Видно, казна платила за таких как она немалые деньги. Еще бы, ведь среди чеканок Ивки была одна особенная, редкая, королевская. Та, которая могла не только лечить, но и в десятки раз увеличивала силу магических заклинаний. Поэтому и стоила она не один золотой, а десять. Такую чеканку было под страхом смерти запрещено использовать кому-либо, кроме магов царского двора.
Королевские чеканки были редкостью. Даже самые сильные маги Милограда могли создавать не больше одной в год. А магов в Милограде было не так уж и много. В столице Данница Ивка была долгожданным гостем.
Специально для нее гостиничный повар приготовил ужин из жемчужной икры подземной рыбы Йох, языков молодых дракониц и тающих во рту лепестков огненного цветка. А на десерт из королевской кондитерской были доставлены особые пирожные, которые пекли для знатных особ на сносях.
В чистом большом номере, который отвели Ивке, на полу лежал шерстяной Регнаушский ковер, лишь слегка побитый молью, на кровати были постелены простыни с заговоренной золотой нитью, а на стене висело зеркало в человеческий рост.
Служанка принесла ведро горячей воды, медный таз и кусок коры мыльного дерева. Поставила в углу, где пол не был покрыт ковром. Спросила, не нужно ли еще чего-нибудь, и ушла.
Ивка скинула рубашку, распустила волосы, подошла к зеркалу. Вгляделась в свое отражение. Из серебряной глубины на нее смотрела знакомая-незнакомая девушка с маленькой грудью и крепкими, чуть полноватыми ногами. Дома зеркалом служил небольшой полированный кусок металла. Все в нем плыло, двоилось, щеки становились по-хомячьи толстыми, а лоб вытягивался вверх. Лицо напоминало мятую грушу. Это латунное безобразие годилось только волосы перед сном расчесать.
Ивка долго, то приближаясь, то отступая, рассматривала свое отражение, поворачивалась так и этак. И осталась в основном довольна увиденным. Все было на месте, все ладно подогнано. Кожа светлая, талия тонкая, попка круглая. Плечи, правда, широковаты, ну да это от тяжелой работы по хозяйству. Будь она худенькая и тонкая, не справилась бы.

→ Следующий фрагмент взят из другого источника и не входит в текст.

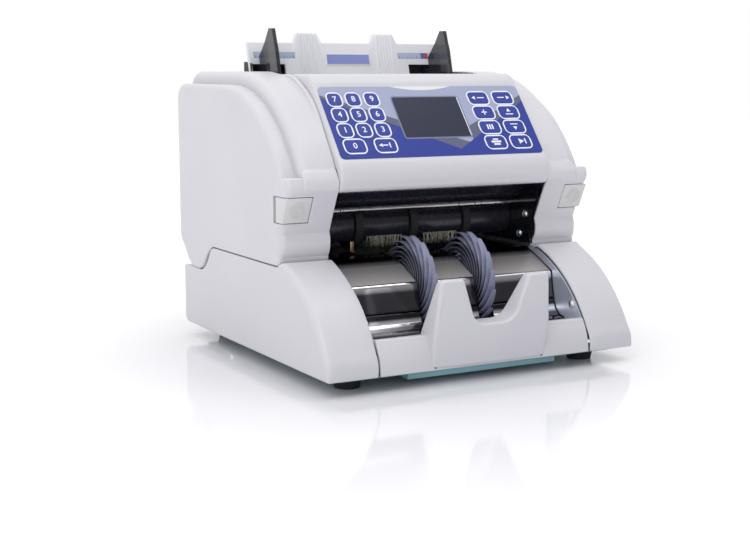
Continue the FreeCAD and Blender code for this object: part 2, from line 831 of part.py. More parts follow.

Зубы не кривые, большие глаза серые, нос плосковатый, но аккуратный. Шрам старый на лбу почти незаметен. Волосы хороши: светлые, падают волной. Летом с такими совсем бедажарко очень. Перед отъездом Ма Оница изрядно их укоротила, чтобы возни в дороге было меньше. Раньше волосы спускались ниже пояса, теперь едва закрывали лопатки. Подстрижены они были неровно, овечьими ножницами, одолженными у соседа. Но в косе было незаметно.
Из Милограда Ивка ушла недели четыре назад, ребенка носила уже месяца три, но живот был по-прежнему плоским. Невозможно было поверить, что внутри у нее зреет, крошечная пока еще, новая жизнь. Тошнота почти прошла. Иногда чуть мутило по утрам, но стоило что-нибудь съесть, и неприятное сосущее недомогание уходило прочь.